— BEGIN DATA EXCERPTS —

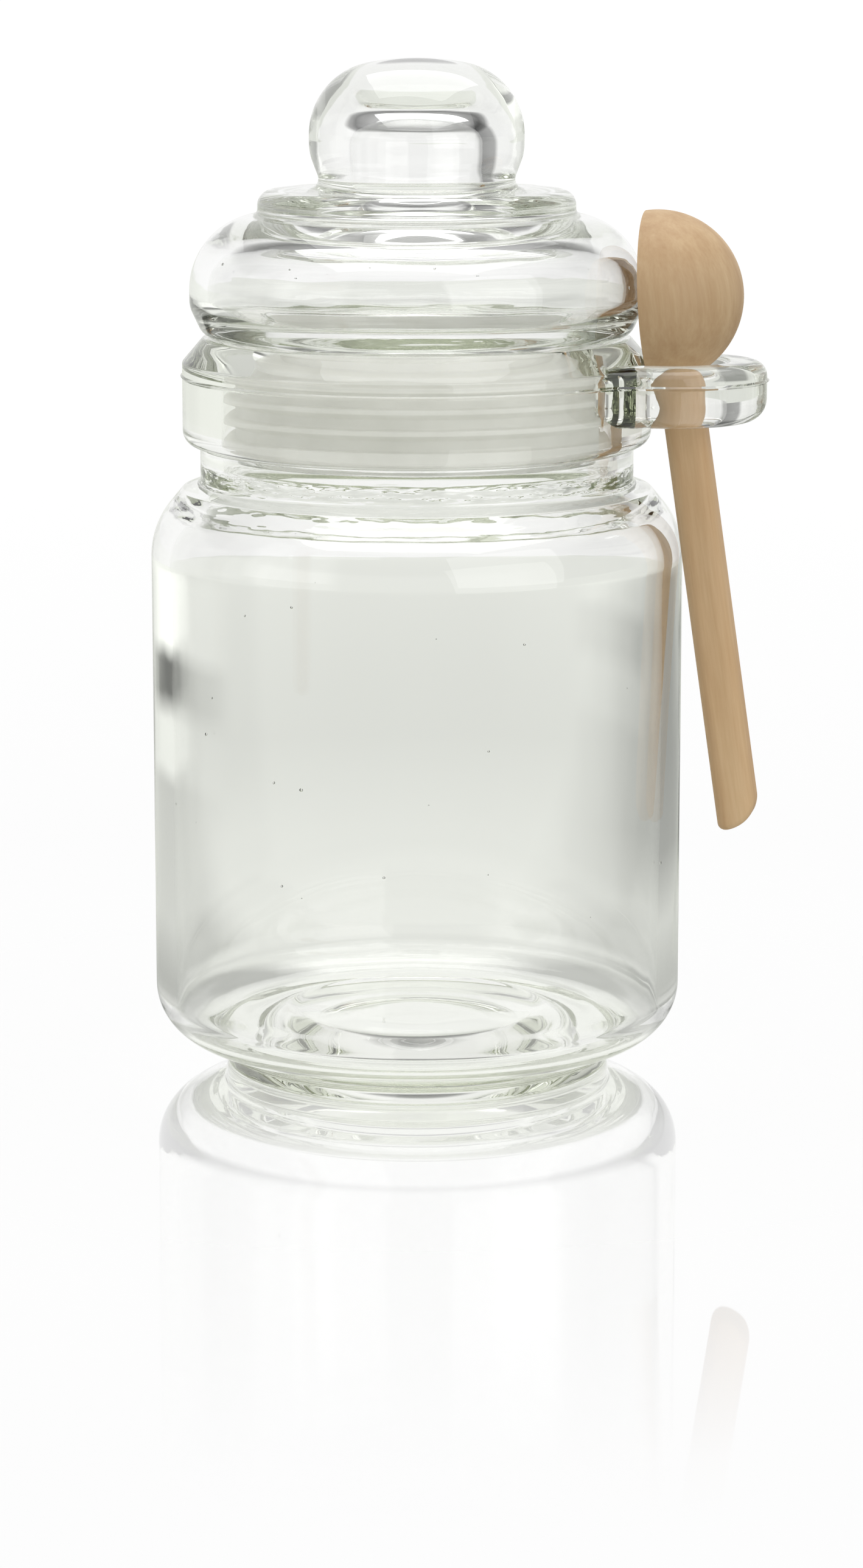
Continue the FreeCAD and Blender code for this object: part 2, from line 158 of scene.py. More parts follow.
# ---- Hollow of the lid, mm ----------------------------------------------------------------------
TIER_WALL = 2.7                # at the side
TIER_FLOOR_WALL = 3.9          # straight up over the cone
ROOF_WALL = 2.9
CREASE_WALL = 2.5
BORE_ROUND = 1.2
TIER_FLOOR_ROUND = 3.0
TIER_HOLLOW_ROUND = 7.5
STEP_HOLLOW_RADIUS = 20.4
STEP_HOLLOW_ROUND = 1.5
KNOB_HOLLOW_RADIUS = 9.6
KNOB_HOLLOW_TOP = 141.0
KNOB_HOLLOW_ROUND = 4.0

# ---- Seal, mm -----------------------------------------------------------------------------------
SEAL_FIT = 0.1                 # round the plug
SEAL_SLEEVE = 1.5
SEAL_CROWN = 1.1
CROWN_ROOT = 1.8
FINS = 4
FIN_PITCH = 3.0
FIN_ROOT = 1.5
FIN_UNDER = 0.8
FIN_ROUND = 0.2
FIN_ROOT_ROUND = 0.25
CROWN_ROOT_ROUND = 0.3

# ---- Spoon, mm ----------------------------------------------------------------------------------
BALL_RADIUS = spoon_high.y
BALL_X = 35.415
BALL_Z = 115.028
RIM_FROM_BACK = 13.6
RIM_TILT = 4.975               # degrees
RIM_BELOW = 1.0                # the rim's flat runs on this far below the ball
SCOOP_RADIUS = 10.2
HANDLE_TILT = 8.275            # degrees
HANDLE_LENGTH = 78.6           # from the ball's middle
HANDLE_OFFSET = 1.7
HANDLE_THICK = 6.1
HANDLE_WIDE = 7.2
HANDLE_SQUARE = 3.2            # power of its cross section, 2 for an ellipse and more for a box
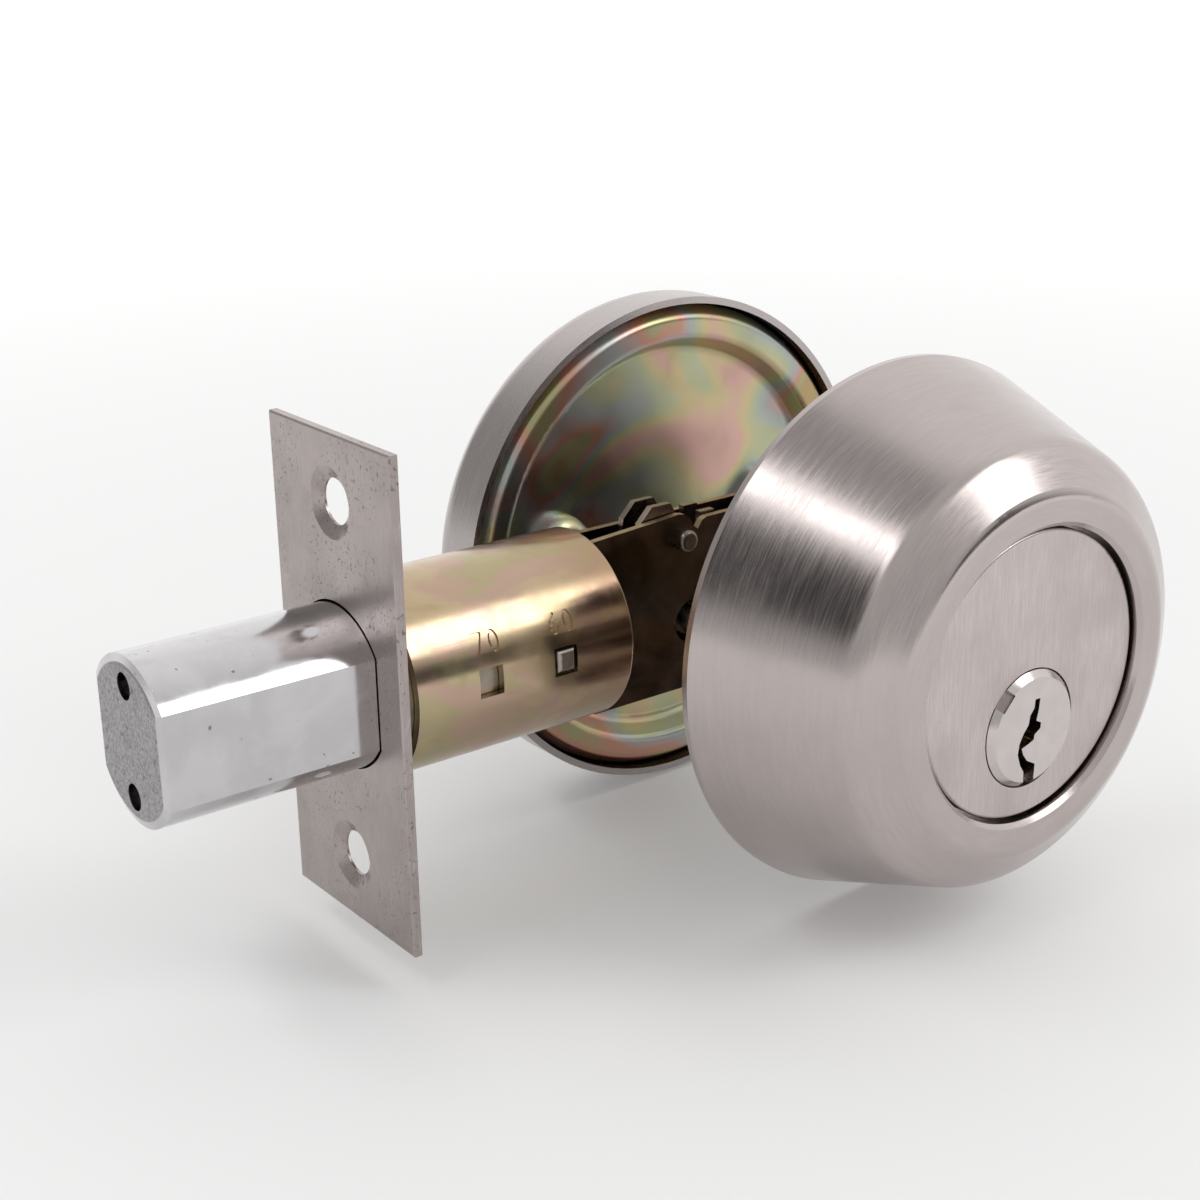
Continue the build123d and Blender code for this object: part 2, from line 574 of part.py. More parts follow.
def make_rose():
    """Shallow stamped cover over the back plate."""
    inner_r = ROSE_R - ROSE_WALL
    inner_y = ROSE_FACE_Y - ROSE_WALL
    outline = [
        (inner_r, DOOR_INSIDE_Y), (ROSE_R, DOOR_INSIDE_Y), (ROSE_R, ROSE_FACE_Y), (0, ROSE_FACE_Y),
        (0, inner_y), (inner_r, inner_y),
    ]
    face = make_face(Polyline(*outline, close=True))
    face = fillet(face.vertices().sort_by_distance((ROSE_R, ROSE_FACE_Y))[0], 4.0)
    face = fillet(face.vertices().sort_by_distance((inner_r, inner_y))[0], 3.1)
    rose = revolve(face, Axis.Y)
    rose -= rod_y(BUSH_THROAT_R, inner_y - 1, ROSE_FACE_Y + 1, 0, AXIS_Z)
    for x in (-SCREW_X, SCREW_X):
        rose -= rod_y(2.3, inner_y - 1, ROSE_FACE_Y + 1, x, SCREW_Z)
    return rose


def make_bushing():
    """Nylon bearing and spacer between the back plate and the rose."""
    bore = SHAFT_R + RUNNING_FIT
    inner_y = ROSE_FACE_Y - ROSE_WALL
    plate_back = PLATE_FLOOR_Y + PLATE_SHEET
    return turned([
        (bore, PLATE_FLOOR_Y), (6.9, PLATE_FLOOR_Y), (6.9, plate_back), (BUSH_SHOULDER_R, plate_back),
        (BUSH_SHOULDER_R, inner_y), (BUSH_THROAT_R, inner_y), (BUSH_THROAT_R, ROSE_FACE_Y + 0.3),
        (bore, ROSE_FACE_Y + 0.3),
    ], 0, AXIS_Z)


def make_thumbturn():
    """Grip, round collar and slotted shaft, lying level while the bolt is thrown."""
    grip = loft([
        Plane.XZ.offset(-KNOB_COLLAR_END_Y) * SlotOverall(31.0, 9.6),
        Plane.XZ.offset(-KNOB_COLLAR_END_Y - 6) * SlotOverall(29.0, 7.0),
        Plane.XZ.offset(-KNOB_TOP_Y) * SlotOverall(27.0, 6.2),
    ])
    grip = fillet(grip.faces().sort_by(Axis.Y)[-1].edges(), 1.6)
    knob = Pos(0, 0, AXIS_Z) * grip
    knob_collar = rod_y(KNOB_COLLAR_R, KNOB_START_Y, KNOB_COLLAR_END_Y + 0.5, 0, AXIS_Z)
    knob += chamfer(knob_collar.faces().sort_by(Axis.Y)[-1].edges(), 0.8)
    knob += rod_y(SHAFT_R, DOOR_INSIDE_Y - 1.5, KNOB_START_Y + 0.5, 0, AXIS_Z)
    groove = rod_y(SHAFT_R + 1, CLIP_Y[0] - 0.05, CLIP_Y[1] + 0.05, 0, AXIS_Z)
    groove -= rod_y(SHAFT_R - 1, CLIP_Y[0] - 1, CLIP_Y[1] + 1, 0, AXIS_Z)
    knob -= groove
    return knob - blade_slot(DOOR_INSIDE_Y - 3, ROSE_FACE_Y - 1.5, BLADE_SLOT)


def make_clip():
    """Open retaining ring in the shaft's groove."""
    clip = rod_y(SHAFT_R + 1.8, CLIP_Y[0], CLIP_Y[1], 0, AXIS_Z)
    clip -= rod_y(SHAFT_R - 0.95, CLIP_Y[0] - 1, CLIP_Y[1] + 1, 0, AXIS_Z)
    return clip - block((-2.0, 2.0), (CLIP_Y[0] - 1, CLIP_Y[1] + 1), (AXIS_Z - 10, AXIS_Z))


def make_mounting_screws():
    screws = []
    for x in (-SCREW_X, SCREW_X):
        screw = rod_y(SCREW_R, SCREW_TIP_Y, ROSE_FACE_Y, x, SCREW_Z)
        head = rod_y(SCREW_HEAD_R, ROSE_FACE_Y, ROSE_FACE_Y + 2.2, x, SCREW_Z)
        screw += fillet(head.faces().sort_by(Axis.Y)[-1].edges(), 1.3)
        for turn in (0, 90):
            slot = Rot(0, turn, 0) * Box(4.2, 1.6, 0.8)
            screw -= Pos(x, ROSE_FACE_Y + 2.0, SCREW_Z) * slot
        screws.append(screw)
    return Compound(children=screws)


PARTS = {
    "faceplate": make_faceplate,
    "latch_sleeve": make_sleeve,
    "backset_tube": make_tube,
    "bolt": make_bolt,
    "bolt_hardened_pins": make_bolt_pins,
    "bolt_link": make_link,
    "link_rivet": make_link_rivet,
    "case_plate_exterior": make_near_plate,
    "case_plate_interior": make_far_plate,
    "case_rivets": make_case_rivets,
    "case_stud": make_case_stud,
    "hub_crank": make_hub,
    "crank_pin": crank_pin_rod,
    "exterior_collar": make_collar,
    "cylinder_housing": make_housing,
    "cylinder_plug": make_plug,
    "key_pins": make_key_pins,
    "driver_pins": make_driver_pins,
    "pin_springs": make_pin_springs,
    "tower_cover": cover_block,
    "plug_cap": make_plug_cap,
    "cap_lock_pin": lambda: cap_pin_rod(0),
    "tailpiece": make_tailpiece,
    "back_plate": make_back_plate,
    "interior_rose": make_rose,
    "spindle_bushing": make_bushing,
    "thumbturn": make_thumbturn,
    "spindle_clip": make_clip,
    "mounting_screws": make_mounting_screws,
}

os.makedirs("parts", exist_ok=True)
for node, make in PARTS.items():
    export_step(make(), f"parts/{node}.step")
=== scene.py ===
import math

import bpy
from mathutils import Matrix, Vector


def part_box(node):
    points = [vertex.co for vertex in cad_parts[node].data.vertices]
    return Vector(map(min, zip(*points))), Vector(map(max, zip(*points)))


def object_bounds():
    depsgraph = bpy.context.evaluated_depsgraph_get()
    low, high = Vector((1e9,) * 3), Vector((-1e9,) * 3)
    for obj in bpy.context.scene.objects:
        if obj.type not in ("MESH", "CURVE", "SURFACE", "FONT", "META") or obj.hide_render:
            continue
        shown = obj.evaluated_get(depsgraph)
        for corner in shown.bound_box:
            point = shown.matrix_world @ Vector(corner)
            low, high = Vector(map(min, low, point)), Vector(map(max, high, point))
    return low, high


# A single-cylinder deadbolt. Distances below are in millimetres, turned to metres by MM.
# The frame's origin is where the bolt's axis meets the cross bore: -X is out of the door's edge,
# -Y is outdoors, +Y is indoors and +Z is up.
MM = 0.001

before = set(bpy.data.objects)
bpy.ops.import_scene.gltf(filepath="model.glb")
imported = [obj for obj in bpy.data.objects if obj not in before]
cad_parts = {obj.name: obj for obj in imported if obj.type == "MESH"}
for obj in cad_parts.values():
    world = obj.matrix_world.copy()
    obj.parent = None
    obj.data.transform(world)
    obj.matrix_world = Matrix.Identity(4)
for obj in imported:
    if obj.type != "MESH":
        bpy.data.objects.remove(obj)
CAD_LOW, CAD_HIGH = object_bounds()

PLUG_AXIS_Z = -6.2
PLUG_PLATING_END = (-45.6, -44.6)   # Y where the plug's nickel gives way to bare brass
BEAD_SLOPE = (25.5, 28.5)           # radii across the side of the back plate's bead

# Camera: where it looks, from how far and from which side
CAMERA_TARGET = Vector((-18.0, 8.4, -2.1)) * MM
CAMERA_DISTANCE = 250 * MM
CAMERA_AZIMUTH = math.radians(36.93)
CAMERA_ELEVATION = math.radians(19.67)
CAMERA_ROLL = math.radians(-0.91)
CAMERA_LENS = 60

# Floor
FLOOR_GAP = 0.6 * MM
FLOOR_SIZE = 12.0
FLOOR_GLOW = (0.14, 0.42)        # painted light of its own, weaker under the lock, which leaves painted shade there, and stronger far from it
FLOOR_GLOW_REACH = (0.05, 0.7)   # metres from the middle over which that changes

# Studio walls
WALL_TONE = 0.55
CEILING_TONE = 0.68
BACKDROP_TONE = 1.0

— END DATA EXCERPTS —

GIVEN TASK:
Exactly as they stand, please print the lines from the first line of the records above down to the line that includes "KNOB_HOLLOW_ROUND = 4.0", both of those included and no others.

PROBLEM SOLUTION:
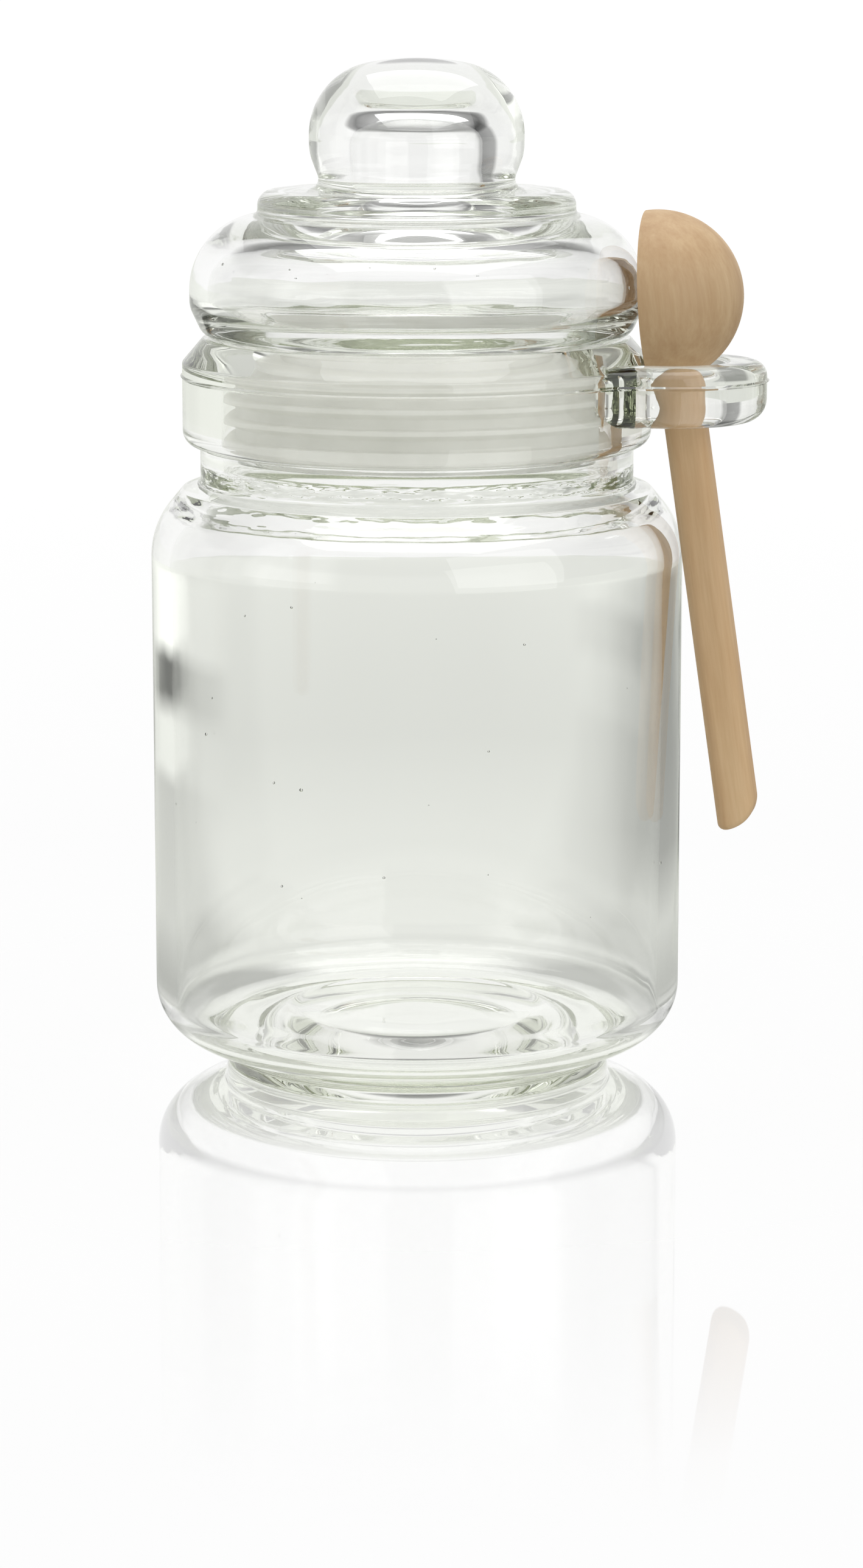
Continue the FreeCAD and Blender code for this object: part 2, from line 158 of scene.py. More parts follow.
# ---- Hollow of the lid, mm ----------------------------------------------------------------------
TIER_WALL = 2.7                # at the side
TIER_FLOOR_WALL = 3.9          # straight up over the cone
ROOF_WALL = 2.9
CREASE_WALL = 2.5
BORE_ROUND = 1.2
TIER_FLOOR_ROUND = 3.0
TIER_HOLLOW_ROUND = 7.5
STEP_HOLLOW_RADIUS = 20.4
STEP_HOLLOW_ROUND = 1.5
KNOB_HOLLOW_RADIUS = 9.6
KNOB_HOLLOW_TOP = 141.0
KNOB_HOLLOW_ROUND = 4.0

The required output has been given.